表面張力とは、気体と接する表面の分子を内部へと引っ張り、気体と接する部分の面積を最小に保とうとする力だと言えます。液体であれば表面張力が強いほど球形を保つ力も強くなり、したがってものを濡らしにくくなります。

液体と同様、固体にも表面張力が存在します。気体と接する固体の分子も液体と同様、分子間力のアンバランスを嫌い、安定を求めて気体と接する部分の面積を最小限に抑えようと試みます。

ただし固体の場合、液体のように分子は自由に動けません。なので分子を移動させる代わりに、液体や気体、および微粒子や別の固体とくっつくことで表面積を少なくします。暴れ牛を抑えるカウボーイの手が足りないからと、よそからスカウトするようなものです。

こうすることで固体表面にくっついた別の固体から分子間力を受けることができ、当初表面に出ていた分子のエネルギーを相殺して安定させることができるのです。ものが汚れるということは、このように固体の表面張力の働きの結果生じるものなのです。

固体の表面張力が高ければ、それだけ貪欲に物を吸着しようとします。その結果液体がしみこみやすく、汚れやすくなってしまいます。なので濡れにくい紙を作ろうと思えば、紙の表面張力を抑える、すなわち液体と接する表面の分子を安定させる必要があるのです。

紙の繊維そのものの表面張力を抑える目的で使われるのはフッ素系材料を使ったコーティング加工です。

炭素原子とフッ素原子の結合力は非常に強力で、これを含む分子は安定した状態を保ちます。これは複数のカウボーイではなく、怪力の人(原子の結合力)が一人で牛(表面の原子)をしっかり押さえつけている状態だと言えます。一人で十分牛を止められるのでそのままでも安定し、外からカウボーイをスカウトする必要がありません。

そのため、炭素とフッ素の結合を含む分子で繊維を加工すると汚れにくく油がしみない紙ができるのです。

これからの耐油紙のあゆみ

耐油紙製造の手法は上記のものが主ですが、近年になってその様相は大きく変わっています。

その推進力となっているのは、環境や健康への意識の高まりです。ラミネート加工を例に取れば、使用される素材が変化してきています。耐油紙のラミネート加工の素材は、従来はポリエチレンやポリプロピレンが使われてきましたが、これらは石油由来の製品なので自然に分解されません。現在では生分解性、つまり微生物などの働きで自然に分解されるバイオポリマーがラミネート素材に使われることが増えてきました。

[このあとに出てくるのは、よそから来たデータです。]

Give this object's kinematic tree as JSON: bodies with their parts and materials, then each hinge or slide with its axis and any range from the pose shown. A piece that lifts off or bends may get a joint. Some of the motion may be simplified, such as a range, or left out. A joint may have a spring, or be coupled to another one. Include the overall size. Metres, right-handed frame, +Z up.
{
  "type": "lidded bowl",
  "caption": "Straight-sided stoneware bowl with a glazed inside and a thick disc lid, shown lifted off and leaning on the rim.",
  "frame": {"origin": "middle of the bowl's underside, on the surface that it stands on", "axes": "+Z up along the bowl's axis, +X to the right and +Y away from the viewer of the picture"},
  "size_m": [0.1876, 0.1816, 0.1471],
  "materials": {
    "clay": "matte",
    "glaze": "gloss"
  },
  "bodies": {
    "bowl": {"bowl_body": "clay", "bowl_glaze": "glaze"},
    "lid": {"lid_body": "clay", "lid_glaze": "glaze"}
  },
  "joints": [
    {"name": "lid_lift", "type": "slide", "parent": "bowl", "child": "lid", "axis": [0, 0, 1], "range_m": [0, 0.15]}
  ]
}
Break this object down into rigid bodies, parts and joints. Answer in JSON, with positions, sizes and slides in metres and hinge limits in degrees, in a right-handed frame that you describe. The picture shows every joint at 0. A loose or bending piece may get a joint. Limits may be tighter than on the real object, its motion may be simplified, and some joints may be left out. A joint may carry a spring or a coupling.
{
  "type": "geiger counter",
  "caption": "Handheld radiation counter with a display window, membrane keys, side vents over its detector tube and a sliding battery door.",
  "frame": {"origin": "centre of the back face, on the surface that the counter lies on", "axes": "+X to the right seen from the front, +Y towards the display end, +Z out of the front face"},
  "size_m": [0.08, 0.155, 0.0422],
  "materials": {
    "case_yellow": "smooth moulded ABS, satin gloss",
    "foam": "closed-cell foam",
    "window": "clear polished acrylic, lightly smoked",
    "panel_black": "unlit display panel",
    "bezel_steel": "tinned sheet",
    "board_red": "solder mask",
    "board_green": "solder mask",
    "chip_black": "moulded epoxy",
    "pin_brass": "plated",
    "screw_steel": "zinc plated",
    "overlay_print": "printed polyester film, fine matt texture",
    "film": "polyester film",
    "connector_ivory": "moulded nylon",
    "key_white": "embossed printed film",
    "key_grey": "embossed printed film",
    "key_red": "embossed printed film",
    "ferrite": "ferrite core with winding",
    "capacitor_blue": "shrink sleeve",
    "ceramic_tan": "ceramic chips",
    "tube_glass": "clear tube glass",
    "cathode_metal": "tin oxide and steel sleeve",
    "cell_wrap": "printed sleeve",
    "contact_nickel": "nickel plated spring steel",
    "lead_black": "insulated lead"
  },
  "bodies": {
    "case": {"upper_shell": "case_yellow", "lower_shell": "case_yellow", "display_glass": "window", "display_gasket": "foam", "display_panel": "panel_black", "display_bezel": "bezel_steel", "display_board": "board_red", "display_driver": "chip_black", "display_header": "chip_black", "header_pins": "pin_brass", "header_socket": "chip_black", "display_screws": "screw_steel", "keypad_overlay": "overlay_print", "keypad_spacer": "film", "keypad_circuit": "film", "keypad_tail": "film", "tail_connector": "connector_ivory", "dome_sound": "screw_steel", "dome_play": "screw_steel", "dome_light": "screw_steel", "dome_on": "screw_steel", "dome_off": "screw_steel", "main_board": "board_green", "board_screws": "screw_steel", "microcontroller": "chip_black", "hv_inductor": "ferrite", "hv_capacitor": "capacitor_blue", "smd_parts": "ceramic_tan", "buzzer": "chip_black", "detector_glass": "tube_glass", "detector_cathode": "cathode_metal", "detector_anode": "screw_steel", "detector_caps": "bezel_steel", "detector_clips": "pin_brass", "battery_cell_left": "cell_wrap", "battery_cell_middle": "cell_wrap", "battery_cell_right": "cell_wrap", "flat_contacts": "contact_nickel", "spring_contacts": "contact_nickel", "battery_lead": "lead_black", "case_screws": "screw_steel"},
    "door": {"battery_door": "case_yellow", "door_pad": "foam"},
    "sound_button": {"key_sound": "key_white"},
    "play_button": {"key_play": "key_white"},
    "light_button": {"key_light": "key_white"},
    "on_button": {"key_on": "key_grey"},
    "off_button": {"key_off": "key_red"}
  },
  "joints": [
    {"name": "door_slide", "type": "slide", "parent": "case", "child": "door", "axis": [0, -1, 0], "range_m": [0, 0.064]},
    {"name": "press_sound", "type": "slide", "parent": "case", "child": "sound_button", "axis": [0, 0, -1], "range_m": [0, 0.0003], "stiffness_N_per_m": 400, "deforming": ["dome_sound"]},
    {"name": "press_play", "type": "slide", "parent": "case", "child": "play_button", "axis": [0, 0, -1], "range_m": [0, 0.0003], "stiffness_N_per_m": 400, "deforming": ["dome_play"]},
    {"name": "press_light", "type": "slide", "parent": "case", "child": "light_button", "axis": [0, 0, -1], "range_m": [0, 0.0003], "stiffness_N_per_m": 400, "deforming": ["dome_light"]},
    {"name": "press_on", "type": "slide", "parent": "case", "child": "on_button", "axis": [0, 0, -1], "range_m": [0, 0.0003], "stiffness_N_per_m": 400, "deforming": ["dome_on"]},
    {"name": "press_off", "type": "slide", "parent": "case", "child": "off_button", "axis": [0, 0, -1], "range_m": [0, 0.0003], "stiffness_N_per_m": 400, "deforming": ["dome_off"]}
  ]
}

さらに、フッ素化合物を使った耐油加工も減少しています。

フッ素系化合物は生体内にたまっていき、生物の体内で分解されにくい物質です。こうした性質から健康へのリスクがあるとして、特に食品包装の分野では使用を取りやめるべきだという議論が長く続いていました。

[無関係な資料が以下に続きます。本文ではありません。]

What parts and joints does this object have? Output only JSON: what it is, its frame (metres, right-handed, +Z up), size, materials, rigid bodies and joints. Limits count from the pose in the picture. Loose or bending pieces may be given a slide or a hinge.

最近ではこうした流れを受け、フッ素系化合物不使用を売りにした耐油紙製品も増えてきています。

こうした化学的手法を駆使した耐油加工のやり方が見直されるにつれ、叩解による耐油加工への見方も変わりました。叩解による耐油加工は歴史的には最も古い手法で、パルプを叩いて乾かすという工程に時間がかかるという点がネックでした。

その後普及したラミネートやフッ素加工の方が効率は上でしたが、近年では環境に優しく、かつ十分な通気性を確保できる方法として叩解の再評価がなされているのです。